Saudi CP’s visit marred by controversy; More Bahrainis detained, tortured

There is mounting evidence that the visit to UK by the Saudi crown prince, Mohammad Bin Salman (MBS) is the last chance to extricate him from the mess he had created for himself, his family and his country. In return for up to $100 billions expected to be committed by the Saudis, the UK’s assistance is needed in four major crisis; the doomed war on Yemen that MBS had waged three years ago, the debacle of his forces in Bahrain since their invasion in mid-March 2011, the losing battle with Qatar that he had also initiated and the internal crisis within the House of Saud which he also had started six months ago. The visit which starts today has been shrouded in controversy before it started. There is wide opposition to the visit from many sectors of the British society, despite the mouth-watering billions of dollars expected from the guest of honour. Anti-war, anti-arms and human rights activists have been planning to disrupt the visit with protests, seminars, press conferences, petitions and parliamentary statements and questions. The Leader of the Opposition, Jeremy Corbyn, has repeated his earlier pledges to stop arms supplies to the Saudi Arabia and Bahrain as long as they remain engaged in the criminal war on Yemen. Bus tours were organised with bill boards attacking the Saudi and Emirati crown princes for causing tragedies in the Arab World.

In USA lawmakers last week unveiled plans to use a decades-old law to force a Senate vote on whether to pull the country out of a foreign conflict, in this case the civil war in Yemen. Republican Senator Mike Lee, independent Bernie Sanders and Democrat Chris Murphy said they would make the first attempt to take advantage of a provision in the 1973 War Powers Act that allows any senator to introduce a resolution on whether to withdraw U.S. armed forces from a conflict not authorized by Congress. Their action was the latest salvo in an ongoing battle between the U.S. Congress and the White House over control of military conflicts. “We believe that, as Congress has not declared war or authorized military force, this conflict (in Yemen) is unconstitutional and unauthorized,” Sanders told a news conference. Lawmakers have argued for years that Congress has ceded too much authority over the military to the White House.
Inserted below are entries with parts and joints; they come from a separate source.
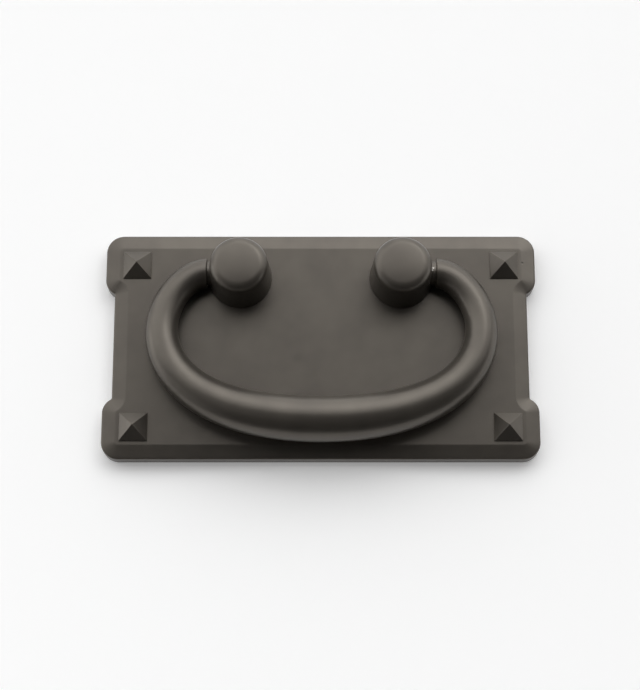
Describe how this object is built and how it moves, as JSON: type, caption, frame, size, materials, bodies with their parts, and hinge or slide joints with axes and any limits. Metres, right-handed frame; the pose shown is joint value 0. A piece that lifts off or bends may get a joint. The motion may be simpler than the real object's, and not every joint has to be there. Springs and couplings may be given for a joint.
{
  "type": "cabinet handle",
  "caption": "Mission-style bail pull: notched, bevelled plate with pyramid studs, round posts and a swelling bail that swings between them.",
  "frame": {"origin": "centre of the backplate's flat back, on the surface that the handle is screwed to", "axes": "+Z out of the face, +Y towards the plate's top edge where the posts stand, +X to the right"},
  "size_m": [0.1022, 0.0544, 0.0168],
  "materials": {
    "bronze_finish": "satin"
  },
  "bodies": {
    "base": {"backplate": "bronze_finish", "left_post": "bronze_finish", "right_post": "bronze_finish"},
    "swing": {"bail": "bronze_finish"}
  },
  "joints": [
    {"name": "bail_swing", "type": "hinge", "parent": "base", "child": "swing", "pos_m": [0, 0.0165, 0.0081], "axis": [-1, 0, 0], "range_deg": [0, 176]}
  ]
}
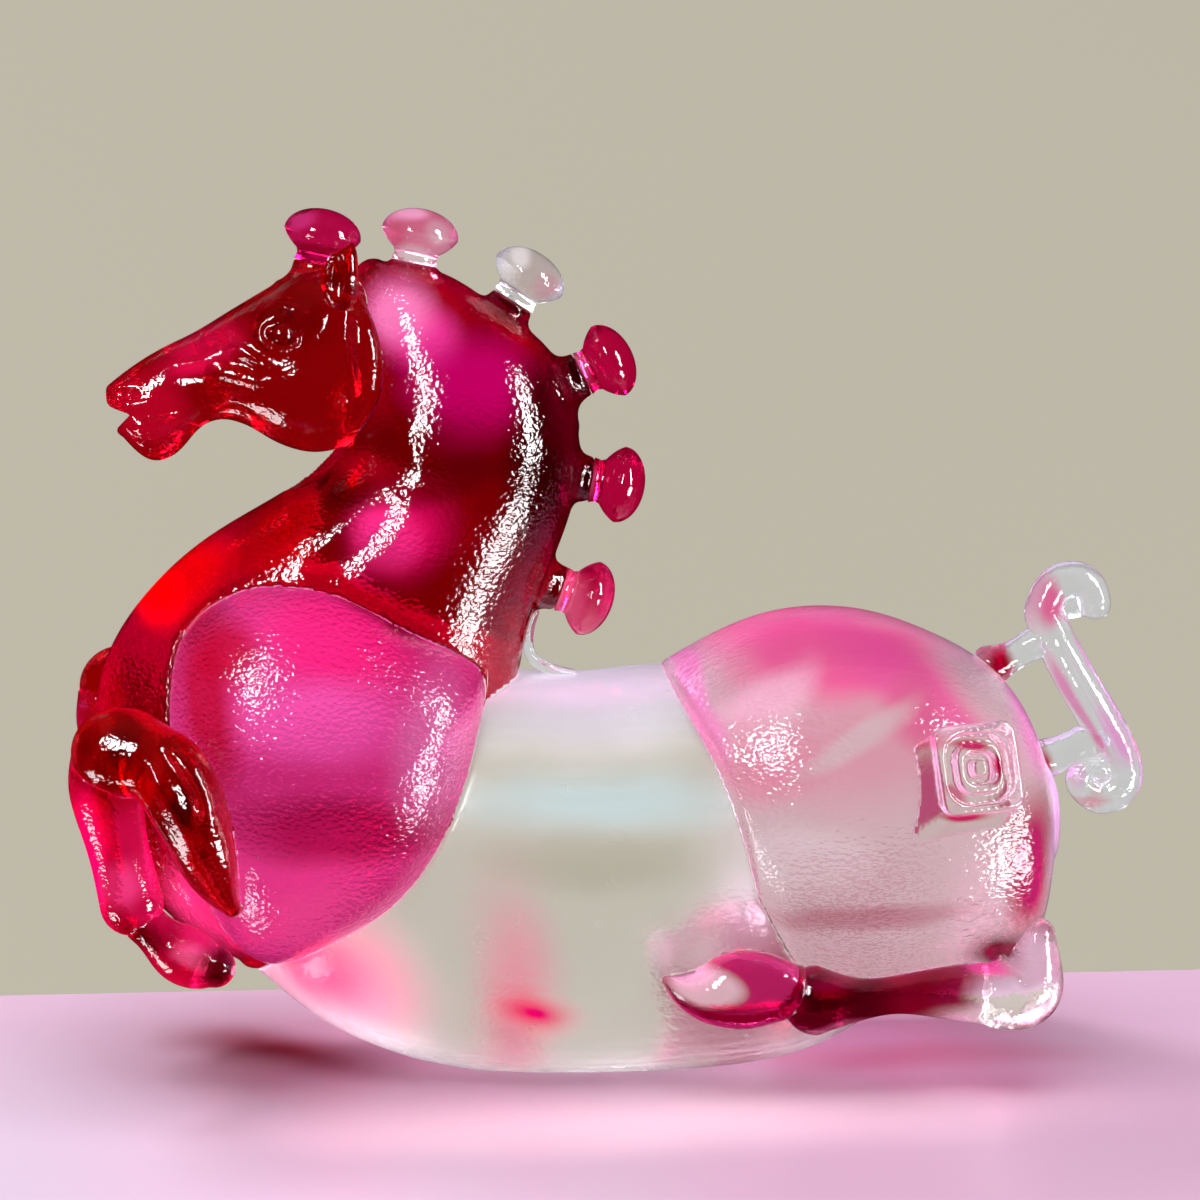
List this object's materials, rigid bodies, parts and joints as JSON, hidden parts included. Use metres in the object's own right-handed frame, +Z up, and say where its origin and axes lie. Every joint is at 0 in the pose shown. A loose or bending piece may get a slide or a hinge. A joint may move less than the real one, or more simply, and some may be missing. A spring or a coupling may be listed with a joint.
{
  "type": "glass horse figurine",
  "caption": "Cast-glass horse figurine lying on its belly with folded legs, knobbed mane and scrolled tail; a decorative tabletop ornament or paperweight.",
  "frame": {"origin": "on the table, under the middle of the figurine's overall size", "axes": "+Z up, -X towards the head and +X towards the tail, -Y the horse's left side and +Y its right side"},
  "size_m": [0.1824, 0.0743, 0.1443],
  "materials": {
    "ruby_glass": "deep ruby cast glass, polished with a faint satin texture",
    "magenta_glass": "magenta cast glass, satin texture",
    "rose_glass": "rose glass fading to clear, satin texture",
    "frosted_glass": "colourless frosted cast glass",
    "clear_glass": "clear polished glass",
    "rosy_clear_glass": "clear glass with a pink tint, polished",
    "cherry_glass": "cherry red glass, polished"
  },
  "bodies": {
    "root": {"head": "ruby_glass", "neck_and_chest": "ruby_glass", "left_shoulder": "magenta_glass", "right_shoulder": "magenta_glass", "barrel": "frosted_glass", "hindquarters": "rose_glass", "left_ear": "ruby_glass", "right_ear": "ruby_glass", "left_eye": "ruby_glass", "right_eye": "ruby_glass", "forelock_knob": "magenta_glass", "mane_knob_1": "rosy_clear_glass", "mane_knob_2": "clear_glass", "mane_knob_3": "cherry_glass", "mane_knob_4": "cherry_glass", "mane_knob_5": "cherry_glass", "withers_strip": "clear_glass", "left_forearm": "ruby_glass", "right_forearm": "ruby_glass", "left_fore_cannon": "magenta_glass", "right_fore_cannon": "magenta_glass", "left_fore_hoof": "cherry_glass", "right_fore_hoof": "cherry_glass", "left_hock": "clear_glass", "right_hock": "clear_glass", "left_hind_cannon": "cherry_glass", "right_hind_cannon": "cherry_glass", "left_hind_hoof": "cherry_glass", "right_hind_hoof": "cherry_glass", "tail_scroll": "clear_glass", "tail_upper_peg": "clear_glass", "tail_lower_peg": "clear_glass", "rump_seal": "rosy_clear_glass"}
  },
  "joints": []
}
In today’s The Guardian, Emily Thornberry, the Shadow Foreign Secretary published an article titled: “Britain’s red carpet for the Saudi ruler is shameless” detailing the UK government’s support of the Saudi regime and the supply of weapons used in the war on Yemen. The article said: Britain is the official pen-holder for the United Nations Security Council on matters relating to Yemen. In October 2016, our government floated a draft resolution calling for a permanent ceasefire in the country to allow for immediate humanitarian relief and talks on a political solution. Prince Mohammed’s acolytes immediately objected, and 17 months on that draft resolution has still not been formally presented to the council. And so his brutal, murderous war continues, without anyone in our government lifting a pen to stop him. Instead, today they fete the crown prince. But millions of us will be saying: not in my name.”

In an attempt to ditch the responsibility for murdering hundreds of native Bahrainis, Alkhalifa killers have been intimidating the families of the martyrs to force them to forget what had happened to their murdered sons. On 4thMarch masked members of Alkhalifa Death Squads raided the home of Martyr Mustafa Yousuf, interrogated his elderly mother and handed her summons for her three daughters to appear at the torture centre. The native Bahraini was executed last year in a boat at sea with two others; Redha Al Ghasra and Mahmood Yousuf. On 1stMarch, regime’s courts issued five years jail sentences against six prisoners of conscience from Bouri Town; Ali Nasser, Hussain Mohamad Abu Taki, Mohammad Ahmad AlMirri, Ali Abdul Aziz Al Mirri, Ahmad Mohammad Atiyya and Mahmoud Saber Al Mirri.

On Saturday 3rd March Alkhalifa interior ministry said it had arrested 116 people claiming they belonged to yet another “terrorist cell”. To justify the ill-treatment of the group the regime claimed they had links to Iran’s revolutionary guards and Lebanese Hezbullah. Almost every Bahraini detained or killed has been accused of links with these groups. Alkhalifa dictator believes the claim would absolve him of the crimes he had committed including torture, extra-judicial killing, revocation of nationality and banishment.

On 1st March the Fitch Ratings Agency downgraded Bahrain’s Long-Term Foreign-Currency Issuer Default Rating (IDR) to ‘BB-‘ from ‘BB+’. The downgrade reflects the following key rating drivers: The government has yet to identify a clear medium-term strategy to tackle high deficits and there is no clarity on a timeline towards the development of such a strategy. The government has continued to implement a number of measures to raise revenue and trim spending, including excise taxes at end-2017 and fuel price increases in January 2018. However, the consolidation effort is not close to stabilising government debt/GDP, which increased to 81.5% in 2017 from 73.3% in 2016 and from less than 40% in 2012. We project government debt/GDP to rise above 100% in the medium term.